A comunicação verdadeira só acontece quando há dois polos ativos: um emissor e um receptor. Se isso, não há verdadeira comunicação mas uma verdadeira “balbúrdia comunicativa”, com muita emissão de mensagens e pouca recepção das mesmas. Muitas vezes faltam a serena escuta e o discernimento crítico das mensagens emitidas continuamente, como tsunamis a invadir todos os preciosos instantes à nossa disposição.
No Evangelho, lemos como Jesus curou um surdo-mudo (cf Mc 7,31,-37). Primeiro, tocou-lhe os ouvidos e ordenou: “efatá!” – palavra grega que significa “abre-te!” Em seguida, tocou-lhe também a língua, para que o homem começasse a falar. Primeiro, Jesus lhe restitui a capacidade de ouvir. Depois, também de falar. Essa sequência de gestos de Jesus na cura do homem surdo-mudo seria mera casualidade?
Não há verdadeira comunicação, sem escuta. E não há sabedoria no falar, sem primeiro escutar. Escutar as pessoas, com o desejo sincero de compreender as razões do interlocutor. Escutar com paciência e verdadeira empatia. Não temos tempo e já não estamos mais acostumados a ouvir; temos sempre a resposta pronta na ponta da língua, sem antes escutar com atenção. Escutar com os ouvidos, a inteligência e o coração.
A ordem de Jesus – “abre-te!” – não foi dada à orelha, nem ao ouvido daquele homem, mas à sua pessoa. Abrir-se para ouvir, é também acolher a pessoa do interlocutor, sem preconceitos e fechamentos ideológicos nem fanatismos fechados. Ouvir, inclusive, com o desejo de aprender de quem discordamos. De fato, ouvir não requer necessariamente que concordemos com aquilo que ouvimos. Ouvir é o primeiro ato de respeito e consideração pela pessoa que se dirige a nós. Depois de ouvir, temos também o direito de falar, sempre que isso for oportuno e edificante. Ainda vale o ditado da sabedoria popular, segundo o qual a palavra é de prata, mas o silêncio é de ouro…
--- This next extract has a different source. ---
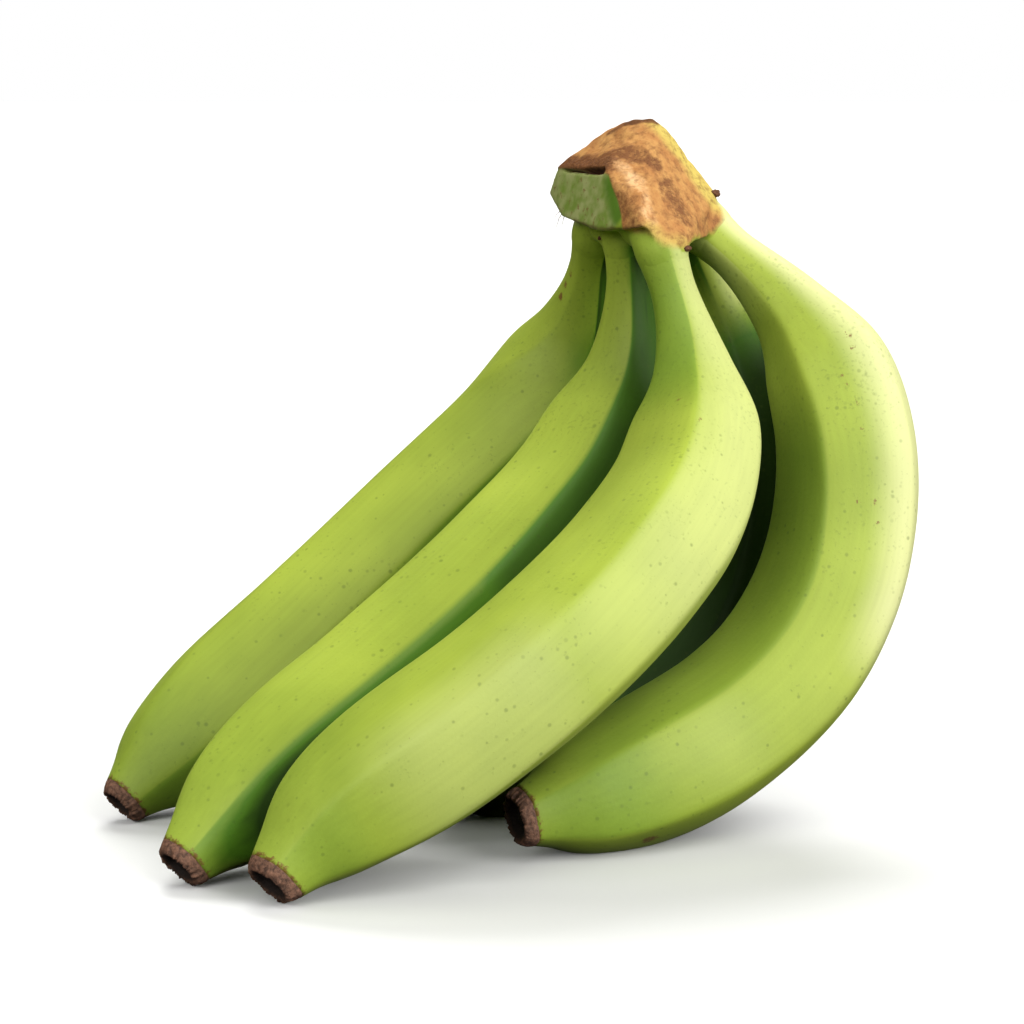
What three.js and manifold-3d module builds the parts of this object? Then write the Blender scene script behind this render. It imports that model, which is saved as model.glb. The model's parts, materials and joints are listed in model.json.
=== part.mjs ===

Isso vale também para nossas atitudes religiosas. O povo de Deus é chamado a ouvir e obedecer a Deus: “ouve, Israel…” (cf Êx 23,21; Dt. 6,4). Quantas vezes, nossa relação com Deus fica restrita a um infinito falar e dirigir palavras a Deus! Estamos pouco acostumados a “escutar Deus”… Na Escritura, os profetas, com frequência, chamam a atenção da surdez do povo, dos ouvidos endurecidos e fechados para Deus: “ouve, Israel, o teu Senhor!” (cf Ne 9,17; Jr 7,13, Zc 7,13). “Ah, se hoje ouvísseis a sua voz…” O próprio Deus é alguém que escuta e atende o seu povo quando clama… A consequência do não–ouvir Deus levou o povo a fazer escolhas erradas por caminhos desastrosos e muito sofrimento.
Não é diferente no Novo Testamento, onde Jesus convida: “quem tem ouvidos para ouvir, ouça!” (Mt 13,9; Lc 8,8) e a Igreja é chamada a “ouvir o que o Espírito diz” (cf Ap 2,7.11). Ouvir, torna sábios e prudentes e leva a uma das atitudes mais necessárias na religião: a humildade e a obediência a Deus. “Quem é de Deus, ouve as palavras de Deus” (Jo 68,47). E a quem ouve Deus nesta vida e lhe obedece, são prometidas coisas belíssimas, que ouvido nenhum jamais ouviu” neste mundo (cf 1Cor 2,9). Será feliz por todo o sempre, quem ouvir as palavras que vêm de Deus (cf Ap 3,20).